The white rhinoceros’ primary habitat is open savannas which provide the grass they eat as well as water holes, mud puddles, and shade from trees.
There are actually two subspecies of white rhinoceros. A northern and a southern subspecies.
Unfortunately, the last male of the northern subspecies died in 2018 and there are now only two females left. So in order to see white rhinoceros in the wild, you should go to the southern or eastern parts of Africa where they are found in South Africa, Namibia, Zimbabwe, Kenya, and Uganda.
Black Rhinoceros. Small and Aggressive
The black rhinoceros is critically endangered and therefore an extremely rare sight.
They used to be widely distributed in sub-Saharan Africa except in rainforests and the driest deserts. Now, they are almost exclusively found in protected areas such as national parks.
The most significant black rhino populations are found in South Africa, Namibia, Kenya, and Zimbabwe.

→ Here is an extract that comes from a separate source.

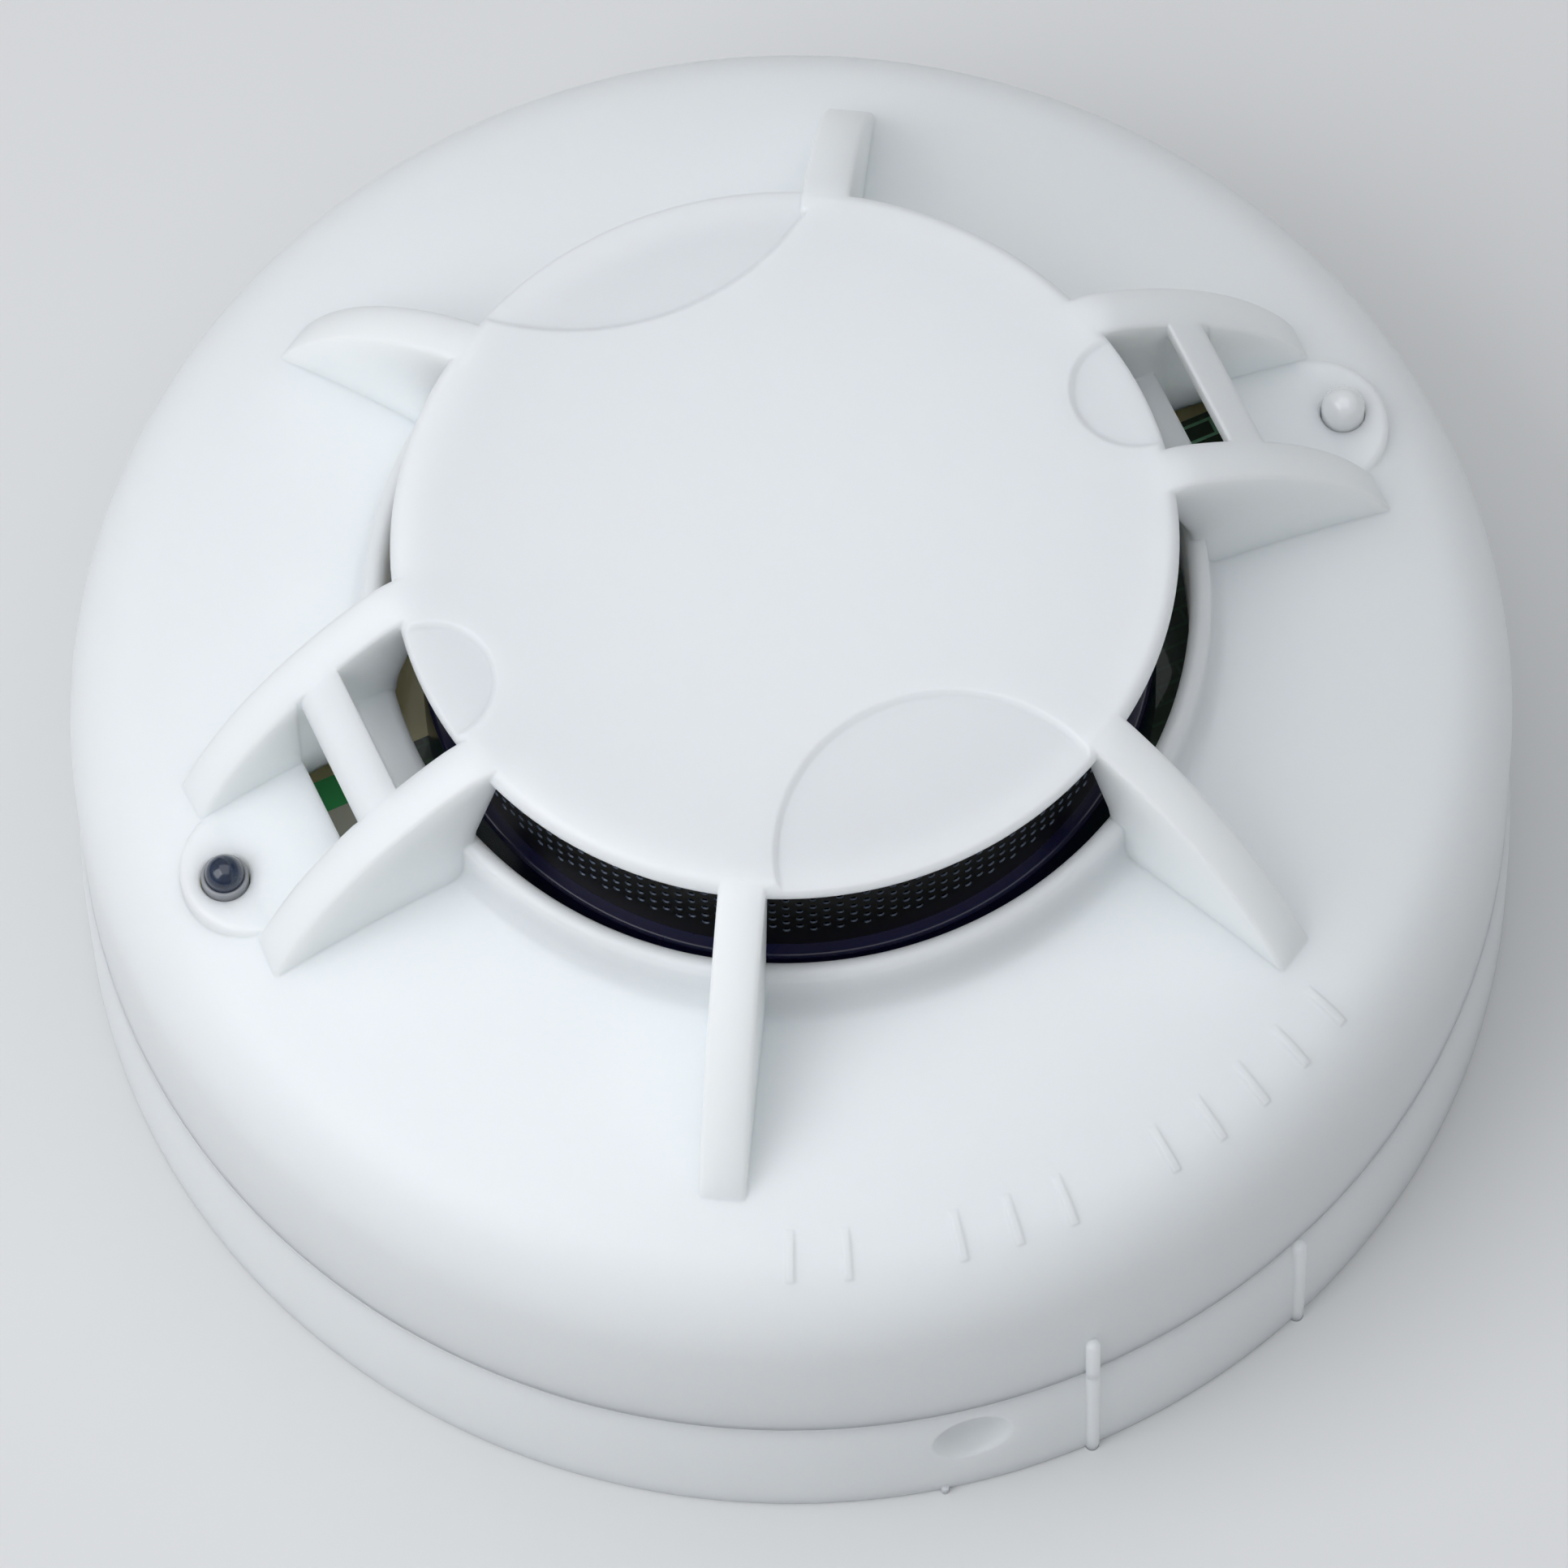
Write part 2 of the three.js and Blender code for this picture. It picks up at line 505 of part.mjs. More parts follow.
function baseBody() {
  let body = solid(turned([
    [CABLE_HOLE_RADIUS, 0], [BASE_RADIUS - 0.4, 0], [BASE_RADIUS, 0.5], [BASE_RADIUS, BASE_HEIGHT - 0.3],
    [BASE_RADIUS - 0.3, BASE_HEIGHT], [RING_INSIDE, BASE_HEIGHT], [RING_INSIDE, FLOOR],
    [CABLE_HOLE_RADIUS + 1.6, FLOOR], [CABLE_HOLE_RADIUS + 1.6, 4.0], [CABLE_HOLE_RADIUS, 4.0],
  ], 64));
  LUG_AZIMUTHS.forEach((azimuth) => {
    const [inside, outside] = [COLLAR_RADIUS + 0.4, BASE_RADIUS - 1];
    const ledge = ringSector(inside, outside, LEDGE_HALF_ANGLE, LUG_TOP + GAP, 12.0);
    body = body.add(solid(turn(ledge, azimuth)));
    [-LUG_HALF_ANGLE - 2, TWIST_ANGLE + LUG_HALF_ANGLE + 2].forEach((step) => {
      const stop = ringSector(inside, outside, 1, FLOOR - 0.5, 12.0);
      body = body.add(solid(turn(stop, azimuth + step)));
    });
  });
  TERMINAL_AZIMUTHS.forEach((azimuth) => {
    const pad = block([-4.4, 4.4], [-6.2, 6.2], [FLOOR - 0.5, PAD_TOP]);
    const nutWell = cylinder(2.1, 3.0, PAD_TOP + 1, 10);
    body = body.add(solid(turn(pad.translate(CONTACT_CIRCLE, 0, 0), azimuth)));
    body = body.subtract(solid(turn(nutWell.translate(CONTACT_CIRCLE, 0, 0), azimuth)));
  });
  [65, 245].forEach((azimuth) => {
    const slot = new THREE.Shape();
    slot.absarc(4, 0, 2.0, -Math.PI / 2, Math.PI / 2, false);
    slot.absarc(-4, 0, 2.0, Math.PI / 2, (3 * Math.PI) / 2, false);
    const cut = flatPlate(slot, -1, FLOOR + 1, 5).rotateZ(90 * DEG).translate(30, 0, 0);
    body = body.subtract(solid(turn(cut, azimuth)));
  });
  [0, TWIST_ANGLE].forEach((step) => {
    const mark = cylinder(MARK_RADIUS, 0, BASE_HEIGHT, 8).translate(BASE_RADIUS, 0, 0);
    body = body.add(solid(turn(mark, LOCKED_MARK_AZIMUTH + step)));
  });
  const dimple = new THREE.SphereGeometry(1, 16, 10).scale(1.1, 2.9, 3.4);
  const dimpleAt = turn(dimple.translate(BASE_RADIUS + 0.1, 0, 8.3), 282);
  return body.subtract(solid(dimpleAt));
}

place('mounting_base', baseBody(), 'whiteAbs');

// A contact spring is bent from strip: flat under the terminal screw, then a raised
// finger that the head's blade presses on.
function contactSpring() {
  const shape = [
    [-5.6, 6.7], [4.6, 6.7], [7.4, 7.9], [11.0, 8.1], [14.6, 7.4], [17.2, 7.4], [17.2, 7.9],
    [14.8, 7.9], [11.2, 8.7], [7.0, 8.5], [4.4, 7.3], [-5.6, 7.3],
  ];
  return solid(uprightPlate(shape, STRIP_WIDTH)).subtract(solid(cylinder(1.9, 6, 8, 10)));
}

// A square clamping plate with turned-up edges, lifted by its screw.
function clampPlate() {
  const plate = solid(block([-3.4, 3.4], [-3.6, 3.6], [7.6, 8.3]));
  const lips = [-1, 1].map((side) => solid(
    block([-3.4, 3.4], [side * 3.3 - 0.3, side * 3.3 + 0.3], [7.6, 8.9])));
  return joined([plate, ...lips]).subtract(solid(cylinder(1.8, 7, 10, 10)));
}

function terminalScrew() {
  const screw = turned([
    [0, 3.6], [1.0, 3.6], [1.5, 4.2], [1.5, 8.6], [2.8, 8.6], [2.8, 9.7], [2.4, 10.4], [0, 10.6],
  ], 12);
  const slots = [0, 90].map((angle) => solid(
    block([-2.0, 2.0], [-0.35, 0.35], [9.6, 11]).rotateZ(angle * DEG)));
  return slots.reduce((body, slot) => body.subtract(slot), solid(screw));
}

TERMINAL_AZIMUTHS.forEach((azimuth, i) => {
  place(`contact_spring_${i + 1}`, alongCircle(contactSpring(), azimuth), 'springBronze');
  place(`clamp_plate_${i + 1}`, alongCircle(clampPlate(), azimuth), 'platedSteel');
  place(`terminal_screw_${i + 1}`, alongCircle(terminalScrew(), azimuth), 'platedSteel');
});

export default detector;
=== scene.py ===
# %% [markdown]
# A ceiling detector on its twist-lock base. The real one is a white moulded cap on
# six arms over a dark sensing chamber, with two lamps on its shoulder. Everything that
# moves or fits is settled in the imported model, so this script starts by loading that
# model as a fixed frame and then makes the visible pieces around it.

# %% Load the frame
import math

import bmesh
import bpy
from mathutils import Matrix, Vector


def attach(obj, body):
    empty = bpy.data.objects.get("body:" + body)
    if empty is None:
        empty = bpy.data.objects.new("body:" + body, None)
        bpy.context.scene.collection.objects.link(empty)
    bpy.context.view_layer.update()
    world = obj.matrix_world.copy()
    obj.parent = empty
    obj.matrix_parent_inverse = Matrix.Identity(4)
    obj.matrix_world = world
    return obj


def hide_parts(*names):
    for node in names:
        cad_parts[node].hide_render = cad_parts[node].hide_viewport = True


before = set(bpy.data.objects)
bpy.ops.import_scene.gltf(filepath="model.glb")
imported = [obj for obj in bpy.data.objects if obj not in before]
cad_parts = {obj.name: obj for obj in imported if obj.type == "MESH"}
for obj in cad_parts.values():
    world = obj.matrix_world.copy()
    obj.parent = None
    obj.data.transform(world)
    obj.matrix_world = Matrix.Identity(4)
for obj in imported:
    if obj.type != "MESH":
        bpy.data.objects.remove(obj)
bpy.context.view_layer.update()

# %% [markdown]
# Small objects are easier to think about in millimetres, so every piece is modelled in
# millimetres and brought to metres once, when it is finished. The heights and radii
# below are the drawing's own: the head is a skirt with a rounded shoulder, a raised rim
# round the smoke entry, and a cap that stands on arms above it.

# %% Driving sizes, in millimetres
MM = 0.001
TINY = 1e-4
BASE_RADIUS = 50.4
BASE_HEIGHT = 12.3
HEAD_RADIUS = 50.0
SEAM = 0.03                    # parting line between head and base
SHOULDER_ROUND = 8.0
SHOULDER_ARC = (HEAD_RADIUS - SHOULDER_ROUND, 24.06)
SHOULDER_EDGE_ANGLE = 67
SHOULDER_FOOT = (30.2, 35.7)
SHOULDER_CONTROL = (37.7, 34.57)
RIM_RADIUS = 27.5
RIM_WIDTH = 1.45
RIM_TOP = 40.35
CAP_RADIUS = 26.7
CAP_TOP = 49.95
CAP_UNDERSIDE = 47.95
CAP_CROWN = 0.6                # how much lower the cap's face is near its edge
WALL = 2.2
ARM_AZIMUTH = 22.5
SINGLE_STEP = 59.3             # from a double arm to the single rib beside it
RIB_THICKNESS = 3.2
TWIN_RIB_OFFSET = 6.5
LAMP_AT = 42.25
LAMP_RADIUS = 1.5
print("head is", 2 * HEAD_RADIUS, "mm across and", CAP_TOP, "mm high on its base")

# %% [markdown]
# The camera stands high in front of the detector and far away, through a long lens,
# so circles stay close to true ellipses. It leans by a couple of degrees, as a camera
# held in the hand does.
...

The menu for the black rhinoceros is broader than that of the white rhinoceros. The black rhino eats up to 100-200 different types of plants and can actually eat some poisonous and thorny plants such as acacias which make up a large part of the menu.
Black rhinos can go for 5 days without water in the desert by eating succulents which contain a lot of water.
The optimal natural habitat for the black rhinoceros seems to consist of thick scrub and bushland, often with some woodland but they can also be found in savanna and even deserts.
Where to See Rhinoceros in Africa
There are two subspecies of white rhinoceros in Africa. The northern white rhinoceros and the southern white rhinoceros. The southern subspecies is categorized as “Near Threatened” and the northern as “Critically Endangered” so they are both rare but more common in the south.
The white rhinoceros can be seen in South Africa, Namibia, Zimbabwe, Kenya, and Uganda. It mostly stays in open savannas since these provide the grass that makes up the majority of the food for the white rhinoceros.
The black rhinoceros is categorized as critically endangered and is a very rare sight. They used to be widely distributed south of Sahara but are now almost only found in protected areas such as national parks.
Most black rhinos are found in South Africa, Namibia, Kenya, and Zimbabwe.
I myself have never been fortunate enough to see a black rhinoceros in Africa but I have had plenty of luck with the white ones.
The first time I saw white rhinos in the wild was in the Etosha National Park in the northern part of Namibia. Since then, I have visited Kruger National Park in South Africa where I have seen many of them, especially in the southern and central parts of the park.
How Many Rhinos Are Left in the Wild in Africa?
As i wrote earlier in this post, both white and black rhinoceros used to be distributed all over sub-Saharan Africa in much higher numbers than they are now.
At the beginning of the 20th century, about half a million rhinos roamed Africa and Asia, and now, not much more than 100 years later, only around 27.000 rhinos are left in the wild.
The quick decline in the number of rhinos in the wild is largely caused by loss of habitat but unfortunately also to a large degree a result of poaching.
The most intensive hunt for rhinos took place in the 1960s when the international trade with rhinoceros horns was thriving but rhinos in Africa were already having a hard time in the 1800s when they were systematically killed due to their habitat being used for agriculture and big game hunting.
In 2010, there were around 20.000 southern white rhinoceros left but since then, the number of poachers has unfortunately exploded so the exact number of white rhinoceroses left in the wild is unknown.
Black rhinoceros is critically endangered. A study from 2010 estimated that a total of only 5000 black rhinos were left in the wild. This species of rhinoceros is only found in protected areas such as national parks with the exception of Damaraland in north-western Namibia.